▶ **DATASET SECTION**
§ §

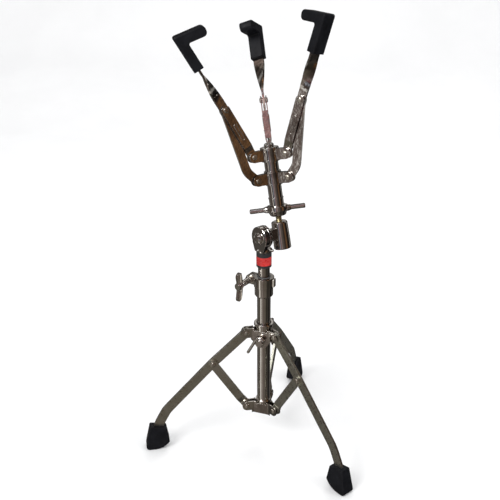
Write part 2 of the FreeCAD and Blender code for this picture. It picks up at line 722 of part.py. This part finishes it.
def build_basket_rod():
    shaft = at("rod_od", 0.5)
    turned("basket_rod", [
        (fixed(0.0), at("holder_low", 1, 3.5)),
        (shaft, at("holder_low", 1, 3.5)),
        (shaft, at("strut_pivot_height", 1, 71.3)),
        (fixed(0.0), at("strut_pivot_height", 1, 71.3)),
    ], DATUM_FRAME)
    turned("rod_cap", [
        (fixed(0.0), at("strut_pivot_height", 1, 71.3)),
        (at("rod_od", 0.5, 2.6), at("strut_pivot_height", 1, 71.3)),
        (at("rod_od", 0.5, 2.8), at("strut_pivot_height", 1, 75.0)),
        (at("rod_od", 0.5, 0.8), at("strut_pivot_height", 1, 77.2)),
        (fixed(0.0), at("strut_pivot_height", 1, 78.0)),
    ], DATUM_FRAME)
    level = "strut_pivot_height"
    turned("upper_collar", [
        (shaft, at(level, 1, 66.0)),
        (at("rod_od", 0.5, 7.1), at(level, 1, 66.0)),
        (at("rod_od", 0.5, 7.1), at(level, 1, 49.3)),
        (at("rod_od", 0.5, 9.7), at(level, 1, 49.3)),
        (at("rod_od", 0.5, 9.7), at(level, 1, 51.8)),
        (at("rod_od", 0.5, 7.7), at(level, 1, 51.8)),
        (at("rod_od", 0.5, 7.7), at(level, 1, 68.2)),
        (at("rod_od", 0.5, 9.7), at(level, 1, 68.2)),
        (at("rod_od", 0.5, 9.7), at(level, 1, 70.4)),
        (at("rod_od", 0.5, 8.8), at(level, 1, 71.3)),
        (shaft, at(level, 1, 71.3)),
    ], DATUM_FRAME)
    middle = middle_block(17.0, STRUT_PIVOT[1] - 8.2, STRUT_PIVOT[1] + 8.2)
    plates = plate_set(band_plate(STRUT_PIVOT, 12.7, middle, 15.2), dim("arm_azimuth"))
    formed("upper_collar_plates", Part.makeCompound(plates), BASKET_FRAME)
    rivets = rivet_set(STRUT_PIVOT, dim("arm_azimuth"))
    formed("upper_collar_rivets", Part.makeCompound(rivets), BASKET_FRAME)


def build_lower_sleeve():
    level = "arm_pivot_height"
    turned("lower_sleeve", [
        (fixed(6.2), at("nut_high", 1, 0.3)),
        (fixed(11.5), at("nut_high", 1, 0.3)),
        (fixed(11.5), at("nut_high", 1, 11.0)),
        (fixed(12.1), at("nut_high", 1, 11.0)),
        (fixed(12.1), at("nut_high", 1, 12.6)),
        (fixed(11.1), at("nut_high", 1, 12.6)),
        (fixed(11.1), at(level, 1, 49.0)),
        (fixed(13.4), at(level, 1, 49.0)),
        (fixed(13.4), at(level, 1, 51.4)),
        (fixed(11.3), at(level, 1, 51.4)),
        (fixed(11.3), at(level, 1, 68.6)),
        (fixed(13.4), at(level, 1, 68.6)),
        (fixed(13.4), at(level, 1, 71.0)),
        (fixed(11.1), at(level, 1, 71.0)),
        (fixed(11.1), at(level, 1, 91.0)),
        (fixed(9.4), at(level, 1, 91.0)),
        (fixed(9.4), at("nut_high", 1, 5.0)),
        (fixed(6.2), at("nut_high", 1, 5.0)),
    ], DATUM_FRAME)
    middle = middle_block(16.0, ARM_PIVOT[1] - 8.6, ARM_PIVOT[1] + 8.6)
    plates = plate_set(band_plate(ARM_PIVOT, 11.5, middle, 13.9), dim("arm_azimuth"))
    formed("lower_collar_plates", Part.makeCompound(plates), BASKET_FRAME)
    rivets = rivet_set(ARM_PIVOT, dim("arm_azimuth"))
    formed("lower_collar_rivets", Part.makeCompound(rivets), BASKET_FRAME)


def build_basket_nut():
    low, high = dim("nut_low") - DATUM, dim("nut_high") - DATUM
    bar_level = dim("nut_bar") - DATUM
    nut = lathe([(6.2, low), (11.6, low), (12.9, low + 1.2), (13.6, low + 3.2), (16.0, low + 7.6),
                 (16.6, low + 9.2), (16.6, high - 1.6), (15.8, high - 0.5), (12.6, high),
                 (6.2, high)])
    place = BASKET_FRAME.multiply(Placement(Vector(), Rotation(UP, dim("nut_turn"))))
    bars = []
    for way in (-1, 1):
        profile = [(0, 12.0), (5.6, 12.0), (5.6, 16.4), (4.9, 19.6), (3.9, 21.6), (3.9, 42.6),
                   (3.4, 43.6), (2.4, 44.0), (0, 44.0)]
        bar = lathe(profile)
        bar.rotate(Vector(), ACROSS, 90 * way)
        bar.translate(Vector(0, 0, bar_level))
        bars.append(bar)
    formed("basket_nut", nut.cut(bars).removeSplitter(), place)
    formed("basket_nut_bar", Part.makeCompound(bars), place)


ARM_LINE = [ARM_PIVOT, (44.0, 103.5), ELBOW, GRIP_FOOT]


def twist_piece(start, end, turns):
    """Flat bar twisted from the radial plane to the plane of the grip's back."""
    narrow, gauge = dim("arm_width") / 2.0, dim("arm_gauge") / 2.0
    growth = dim("blade_width") / 2.0 - narrow
    along = unit(start, end)
    lean = Rotation(ACROSS, math.degrees(math.atan2(along[0], along[1])))
    wires = []
    for step in range(turns + 1):
        part = step / float(turns)
        centre = upright(start[0] + (end[0] - start[0]) * part, start[1] + (end[1] - start[1]) * part)
        place = Placement(centre, lean.multiply(Rotation(UP, (90.0 + dim("grip_roll")) * part)))
        width = narrow + growth * part
        corners = [Vector(width, gauge, 0), Vector(-width, gauge, 0),
                   Vector(-width, -gauge, 0), Vector(width, -gauge, 0)]
        corners = [place.multVec(corner) for corner in corners]
        wires.append(Part.makePolygon(corners + corners[:1]))
    return Part.makeLoft(wires, True, True)


def along_arm(distance):
    """Point of the straight upper part of the arm, measured from the elbow."""
    way = unit(ELBOW, GRIP_FOOT)
    return ELBOW[0] + way[0] * distance, ELBOW[1] + way[1] * distance


def rolled(shape):
    """Turns a shape drawn square to the radial plane to the set of the grip."""
    shape.rotate(upright(*ELBOW), upright(*unit(ELBOW, GRIP_FOOT)), dim("grip_roll"))
    return shape


def arm_bar(open_hole):
    width, gauge = dim("arm_width"), dim("arm_gauge")
    begin, stop = along_arm(dim("twist_start")), along_arm(dim("twist_end"))
    tip = along_arm(span(ELBOW, GRIP_FOOT) + 42.0)
    line = [ARM_PIVOT, (44.0, 103.5), ELBOW, begin]
    lower = ribbon(line, width, (26.0, 60.0), upright, True, False)
    lower = slab(lower, -gauge / 2.0, gauge / 2.0)
    blade = dim("blade_width") / 2.0
    upper = rolled(slab(ribbon([stop, tip], gauge, ()), -blade, blade))
    bar = lower.multiFuse([twist_piece(begin, stop, 12), upper])
    return bar.cut([pin_hole(THIN + FIT, ARM_PIVOT), pin_hole(open_hole, ELBOW)]), upper


def grip_block(tongue):
    """Moulded L of rubber over the end of an arm, drawn from its foot."""
    way = unit(ELBOW, GRIP_FOOT)
    half = dim("grip_thickness") / 2.0
    turn = math.radians(dim("grip_turn"))
    inward = (way[0] * math.cos(turn) - way[1] * math.sin(turn),
              way[0] * math.sin(turn) + way[1] * math.cos(turn))
    out = (way[1], -way[0])
    hook_out = (inward[1], -inward[0])
    foot = GRIP_FOOT
    outer = (foot[0] + out[0] * half + way[0] * dim("grip_stem"),
             foot[1] + out[1] * half + way[1] * dim("grip_stem"))
    end = (outer[0] + inward[0] * dim("grip_hook"), outer[1] + inward[1] * dim("grip_hook"))
    end_in = (end[0] - hook_out[0] * half * 2, end[1] - hook_out[1] * half * 2)
    reach = math.tan(turn / 2.0) * half * 2
    inner = (outer[0] - out[0] * half * 2 - way[0] * reach,
             outer[1] - out[1] * half * 2 - way[1] * reach)
    points = [(foot[0] + out[0] * half, foot[1] + out[1] * half), outer, end, end_in, inner,
              (foot[0] - out[0] * half, foot[1] - out[1] * half)]
    wide = dim("grip_width") / 2.0
    block = slab(polygon(points), -wide, wide)
    for corner, radius in ((outer, 3.6), (inner, 3.0), (end, 6.5), (end_in, 6.5)):
        block = softened(block, radius, lambda edge, c=corner: across(edge) and math.hypot(
            edge.Vertexes[0].Point.x - c[0], edge.Vertexes[0].Point.z - c[1]) < 0.5)
    block = softened(block, 2.2, lambda edge: abs(abs(edge.CenterOfMass.y) - wide) < 0.01
                     and span((edge.CenterOfMass.x, edge.CenterOfMass.z), foot) > 1.5)
    return rolled(block).cut(tongue).removeSplitter()


def strut_channel(pivot_hole):
    """Channel open outward: flanges either side of the arm, pinched to fit the clevis."""
    length = span(STRUT_PIVOT, ELBOW)
    width, sheet_gauge = dim("strut_width"), dim("strut_sheet")
    wide = (dim("strut_outer") - sheet_gauge) / 2.0
    pinched = 1.4
    outline = slab(ribbon([(0, 0), (length, 0)], width, (), upright, True, True), -12, 12)
    flanges = []
    for way in (-1, 1):
        line = [(-width, pinched * way), (11.0, pinched * way), (21.0, wide * way),
                (length + width, wide * way)]
        flange = slab(ribbon(line, sheet_gauge, (6.0, 6.0), flat), -width / 2.0, width / 2.0, UP)
        flanges.append(flange.common(outline))
    half = width / 2.0
    web = Part.makeBox(length - 20.0 - 20.0, wide * 2.0, sheet_gauge,
                       Vector(20.0, -wide, half - sheet_gauge))
    shape = flanges[0].multiFuse([flanges[1], web])
    holes = [pin_hole(pivot_hole, (0, 0)), pin_hole(THICK, (length, 0))]
    shape = shape.cut(holes).removeSplitter()
    return moved(shape, aimed(STRUT_PIVOT, ELBOW))


def elbow_pin():
    """Rivet through the channel and arm, shouldered to keep the arm central."""
    outer = dim("strut_outer") / 2.0
    inner = outer - dim("strut_sheet")
    shoulder = dim("arm_gauge") / 2.0 + 0.3
    pin = rivet(THICK, -outer, outer, 4.4, 1.8)
    for low, high in ((-inner, -shoulder), (shoulder, inner)):
        ring = lathe([(0, low), (4.8, low), (4.8, high), (0, high)])
        ring.rotate(Vector(), Vector(1, 0, 0), -90)
        pin = pin.fuse(ring)
    pin.translate(upright(*ELBOW))
    return pin.removeSplitter()


def build_arms():
    bar, tongue = arm_bar(THICK + FIT)
    grip = grip_block(tongue)
    pin = elbow_pin()
    for index, name in enumerate(SIDES):
        frame = arm_frame(index)
        play = FIT if name == "left" else dim("loose_strut")
        formed("arm_" + name, bar, frame)
        formed("grip_" + name, grip, frame)
        formed("strut_" + name, strut_channel(THIN + play), frame)
        formed("elbow_rivet_" + name, pin, frame)


# --- build and export -------------------------------------------------------


def export():
    doc.recompute()
    os.makedirs("parts", exist_ok=True)
    for part in PARTS:
        state = [word for word in part.State if word in ("Invalid", "Error")]
        shape = part.Shape
        if state or shape.isNull() or not shape.isValid() or not shape.Solids:
            raise RuntimeError("bad sub-part: %s %s" % (part.Label, state))
    for part in PARTS:
        part.Shape.exportStep("parts/%s.step" % part.Label)


build_base()
build_clamp()
build_hub()
build_tripod()
build_mast()
build_tilter()
build_basket_rod()
build_lower_sleeve()
build_basket_nut()
build_arms()
export()
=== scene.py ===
import json
import math

import bmesh
import bpy
from mathutils import Euler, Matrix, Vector


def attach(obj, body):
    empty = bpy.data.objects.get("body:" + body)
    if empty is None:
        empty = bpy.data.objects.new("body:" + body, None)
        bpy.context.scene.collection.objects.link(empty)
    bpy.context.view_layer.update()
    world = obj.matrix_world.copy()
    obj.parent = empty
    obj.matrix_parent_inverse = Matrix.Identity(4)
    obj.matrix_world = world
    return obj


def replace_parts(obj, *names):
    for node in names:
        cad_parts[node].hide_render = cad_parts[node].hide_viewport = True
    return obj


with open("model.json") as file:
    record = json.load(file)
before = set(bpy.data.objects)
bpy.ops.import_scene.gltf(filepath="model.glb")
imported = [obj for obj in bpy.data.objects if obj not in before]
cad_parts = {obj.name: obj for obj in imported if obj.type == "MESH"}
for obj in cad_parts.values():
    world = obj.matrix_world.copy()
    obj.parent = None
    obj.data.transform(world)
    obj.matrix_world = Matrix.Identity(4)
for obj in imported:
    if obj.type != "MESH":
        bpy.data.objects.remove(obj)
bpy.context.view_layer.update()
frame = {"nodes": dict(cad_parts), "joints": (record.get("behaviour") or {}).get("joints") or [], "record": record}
nodes = frame["nodes"]
joints = {joint["name"]: joint for joint in frame["joints"]}


# --- materials --------------------------------------------------------------


def fill_ramp(made, stops):
    """Give a colour ramp its stops, each a position and a colour."""
    elements = made.color_ramp.elements
    while len(elements) < len(stops):
        elements.new(0.5)
    for element, (position, colour) in zip(elements, stops):
        element.position = position
        element.color = (*colour, 1.0)


# The middle part of a noise's values, which is spread over the range of a roughness.
NOISE_LOW, NOISE_HIGH = 0.35, 0.65
# Radii over which edges catch the light, in metres.
SHARP_EDGE, SOFT_EDGE = 0.0005, 0.0012
# How often a finish changes, in repeats to the metre.
METAL_CLOUDS, METAL_WEAR = 22.0, 160.0
RUBBER_CLOUDS, RUBBER_WEAR, RUBBER_PITS = 45.0, 120.0, 900.0
PLASTIC_CLOUDS, PLASTIC_WEAR, PLASTIC_GRAIN = 90.0, 200.0, 700.0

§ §

▶ **INSTRUCTIONS FOR THE TASK**
Extract exactly and only the lines above from the line containing "build_base()" through the line containing "cad_parts[node].hide_render = cad_parts[node].hide_viewport", both end lines included.

▶ **RESULT FOR THIS EXERCISE**
build_base()
build_clamp()
build_hub()
build_tripod()
build_mast()
build_tilter()
build_basket_rod()
build_lower_sleeve()
build_basket_nut()
build_arms()
export()
=== scene.py ===
import json
import math

import bmesh
import bpy
from mathutils import Euler, Matrix, Vector


def attach(obj, body):
    empty = bpy.data.objects.get("body:" + body)
    if empty is None:
        empty = bpy.data.objects.new("body:" + body, None)
        bpy.context.scene.collection.objects.link(empty)
    bpy.context.view_layer.update()
    world = obj.matrix_world.copy()
    obj.parent = empty
    obj.matrix_parent_inverse = Matrix.Identity(4)
    obj.matrix_world = world
    return obj


def replace_parts(obj, *names):
    for node in names:
        cad_parts[node].hide_render = cad_parts[node].hide_viewport = True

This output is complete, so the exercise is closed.